Data block:
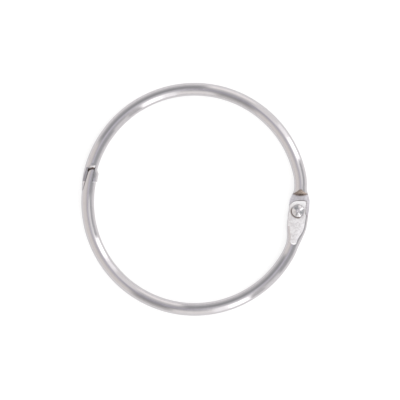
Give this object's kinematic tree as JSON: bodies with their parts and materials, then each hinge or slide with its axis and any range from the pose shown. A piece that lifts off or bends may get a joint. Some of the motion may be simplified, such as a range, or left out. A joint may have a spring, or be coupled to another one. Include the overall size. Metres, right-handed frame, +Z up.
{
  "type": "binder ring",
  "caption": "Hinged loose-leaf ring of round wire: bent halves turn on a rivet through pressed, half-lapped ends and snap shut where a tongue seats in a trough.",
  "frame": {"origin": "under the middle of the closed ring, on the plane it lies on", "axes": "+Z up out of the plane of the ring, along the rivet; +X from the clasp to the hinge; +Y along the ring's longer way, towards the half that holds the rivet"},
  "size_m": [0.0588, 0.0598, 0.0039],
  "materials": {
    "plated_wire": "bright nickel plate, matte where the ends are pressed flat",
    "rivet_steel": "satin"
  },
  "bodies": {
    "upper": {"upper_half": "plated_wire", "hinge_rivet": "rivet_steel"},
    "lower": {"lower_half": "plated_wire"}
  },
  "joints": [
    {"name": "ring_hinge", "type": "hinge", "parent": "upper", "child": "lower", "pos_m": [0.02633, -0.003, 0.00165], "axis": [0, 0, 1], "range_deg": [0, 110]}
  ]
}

What you have to do: Restate the whole of the material exactly.

Correct answer:
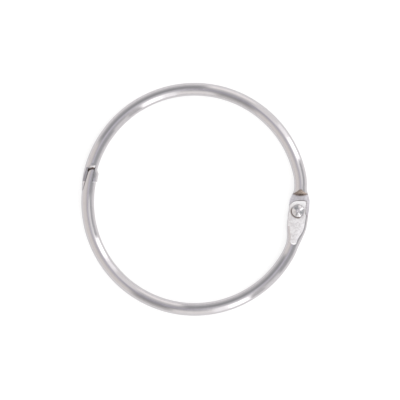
Give this object's kinematic tree as JSON: bodies with their parts and materials, then each hinge or slide with its axis and any range from the pose shown. A piece that lifts off or bends may get a joint. Some of the motion may be simplified, such as a range, or left out. A joint may have a spring, or be coupled to another one. Include the overall size. Metres, right-handed frame, +Z up.
{
  "type": "binder ring",
  "caption": "Hinged loose-leaf ring of round wire: bent halves turn on a rivet through pressed, half-lapped ends and snap shut where a tongue seats in a trough.",
  "frame": {"origin": "under the middle of the closed ring, on the plane it lies on", "axes": "+Z up out of the plane of the ring, along the rivet; +X from the clasp to the hinge; +Y along the ring's longer way, towards the half that holds the rivet"},
  "size_m": [0.0588, 0.0598, 0.0039],
  "materials": {
    "plated_wire": "bright nickel plate, matte where the ends are pressed flat",
    "rivet_steel": "satin"
  },
  "bodies": {
    "upper": {"upper_half": "plated_wire", "hinge_rivet": "rivet_steel"},
    "lower": {"lower_half": "plated_wire"}
  },
  "joints": [
    {"name": "ring_hinge", "type": "hinge", "parent": "upper", "child": "lower", "pos_m": [0.02633, -0.003, 0.00165], "axis": [0, 0, 1], "range_deg": [0, 110]}
  ]
}